- [Problem]: Within the material below, locate the line with "# Rotor pressed" and the line with "obj.matrix_world = Matrix.Identity(4)", then return those two lines and all lines between them, exactly as written.
____________
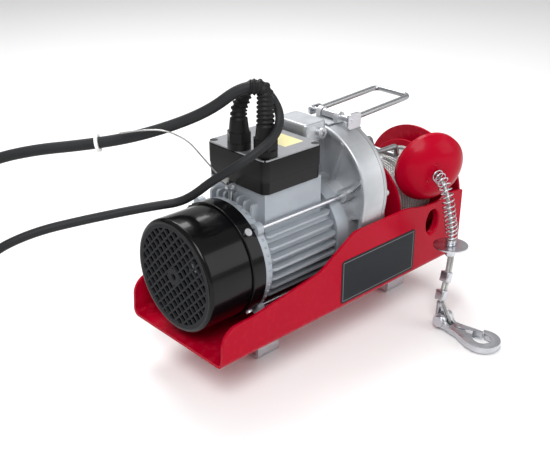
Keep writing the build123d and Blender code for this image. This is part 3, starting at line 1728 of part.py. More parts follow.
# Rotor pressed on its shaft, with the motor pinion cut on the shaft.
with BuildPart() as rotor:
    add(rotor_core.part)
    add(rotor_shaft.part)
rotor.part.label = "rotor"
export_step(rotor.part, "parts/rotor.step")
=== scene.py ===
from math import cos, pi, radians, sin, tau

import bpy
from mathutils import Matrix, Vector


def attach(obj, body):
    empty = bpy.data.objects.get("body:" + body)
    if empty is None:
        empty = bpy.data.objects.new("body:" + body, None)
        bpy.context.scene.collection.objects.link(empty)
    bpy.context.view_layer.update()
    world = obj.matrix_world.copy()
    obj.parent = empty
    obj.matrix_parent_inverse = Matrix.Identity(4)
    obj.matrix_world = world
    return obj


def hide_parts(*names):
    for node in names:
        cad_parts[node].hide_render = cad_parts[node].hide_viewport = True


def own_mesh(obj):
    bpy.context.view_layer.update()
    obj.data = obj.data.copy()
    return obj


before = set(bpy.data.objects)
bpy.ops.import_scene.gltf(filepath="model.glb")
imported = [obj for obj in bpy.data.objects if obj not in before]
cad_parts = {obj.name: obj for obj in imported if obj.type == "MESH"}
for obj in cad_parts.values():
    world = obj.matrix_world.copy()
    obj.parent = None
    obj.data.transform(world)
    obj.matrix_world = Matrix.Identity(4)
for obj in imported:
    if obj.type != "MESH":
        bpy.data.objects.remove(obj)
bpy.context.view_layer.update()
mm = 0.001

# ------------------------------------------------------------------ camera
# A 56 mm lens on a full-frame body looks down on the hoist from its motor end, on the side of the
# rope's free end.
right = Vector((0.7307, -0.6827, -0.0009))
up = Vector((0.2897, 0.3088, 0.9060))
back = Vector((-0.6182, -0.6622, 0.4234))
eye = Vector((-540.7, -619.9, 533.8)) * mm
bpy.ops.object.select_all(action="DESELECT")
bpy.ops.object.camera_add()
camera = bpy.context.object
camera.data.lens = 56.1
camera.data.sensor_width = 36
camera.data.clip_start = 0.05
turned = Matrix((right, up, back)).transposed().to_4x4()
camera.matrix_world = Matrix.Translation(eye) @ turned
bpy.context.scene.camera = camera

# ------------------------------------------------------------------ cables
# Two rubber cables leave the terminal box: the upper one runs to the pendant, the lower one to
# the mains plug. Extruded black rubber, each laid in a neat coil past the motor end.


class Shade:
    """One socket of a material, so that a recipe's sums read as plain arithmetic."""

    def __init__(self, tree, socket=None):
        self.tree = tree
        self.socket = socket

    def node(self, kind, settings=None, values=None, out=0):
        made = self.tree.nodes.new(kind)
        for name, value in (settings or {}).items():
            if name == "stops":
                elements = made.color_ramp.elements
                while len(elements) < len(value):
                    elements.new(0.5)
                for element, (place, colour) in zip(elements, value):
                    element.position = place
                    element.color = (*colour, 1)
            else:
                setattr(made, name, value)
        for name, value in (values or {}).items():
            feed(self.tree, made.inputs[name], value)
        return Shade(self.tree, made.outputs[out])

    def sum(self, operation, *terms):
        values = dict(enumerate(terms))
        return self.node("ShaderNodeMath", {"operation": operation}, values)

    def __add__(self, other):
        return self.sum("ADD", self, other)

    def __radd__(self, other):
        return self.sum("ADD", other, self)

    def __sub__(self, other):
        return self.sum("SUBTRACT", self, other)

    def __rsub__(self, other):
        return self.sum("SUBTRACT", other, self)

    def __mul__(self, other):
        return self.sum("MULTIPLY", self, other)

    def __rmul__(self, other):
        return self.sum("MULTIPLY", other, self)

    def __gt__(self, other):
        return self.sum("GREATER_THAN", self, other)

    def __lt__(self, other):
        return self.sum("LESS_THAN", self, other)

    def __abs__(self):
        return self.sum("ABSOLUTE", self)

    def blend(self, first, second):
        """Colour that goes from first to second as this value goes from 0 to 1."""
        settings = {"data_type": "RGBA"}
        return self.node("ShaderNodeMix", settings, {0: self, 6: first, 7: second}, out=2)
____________
- [Written answer]:
# Rotor pressed on its shaft, with the motor pinion cut on the shaft.
with BuildPart() as rotor:
    add(rotor_core.part)
    add(rotor_shaft.part)
rotor.part.label = "rotor"
export_step(rotor.part, "parts/rotor.step")
=== scene.py ===
from math import cos, pi, radians, sin, tau

import bpy
from mathutils import Matrix, Vector


def attach(obj, body):
    empty = bpy.data.objects.get("body:" + body)
    if empty is None:
        empty = bpy.data.objects.new("body:" + body, None)
        bpy.context.scene.collection.objects.link(empty)
    bpy.context.view_layer.update()
    world = obj.matrix_world.copy()
    obj.parent = empty
    obj.matrix_parent_inverse = Matrix.Identity(4)
    obj.matrix_world = world
    return obj


def hide_parts(*names):
    for node in names:
        cad_parts[node].hide_render = cad_parts[node].hide_viewport = True


def own_mesh(obj):
    bpy.context.view_layer.update()
    obj.data = obj.data.copy()
    return obj


before = set(bpy.data.objects)
bpy.ops.import_scene.gltf(filepath="model.glb")
imported = [obj for obj in bpy.data.objects if obj not in before]
cad_parts = {obj.name: obj for obj in imported if obj.type == "MESH"}
for obj in cad_parts.values():
    world = obj.matrix_world.copy()
    obj.parent = None
    obj.data.transform(world)
    obj.matrix_world = Matrix.Identity(4)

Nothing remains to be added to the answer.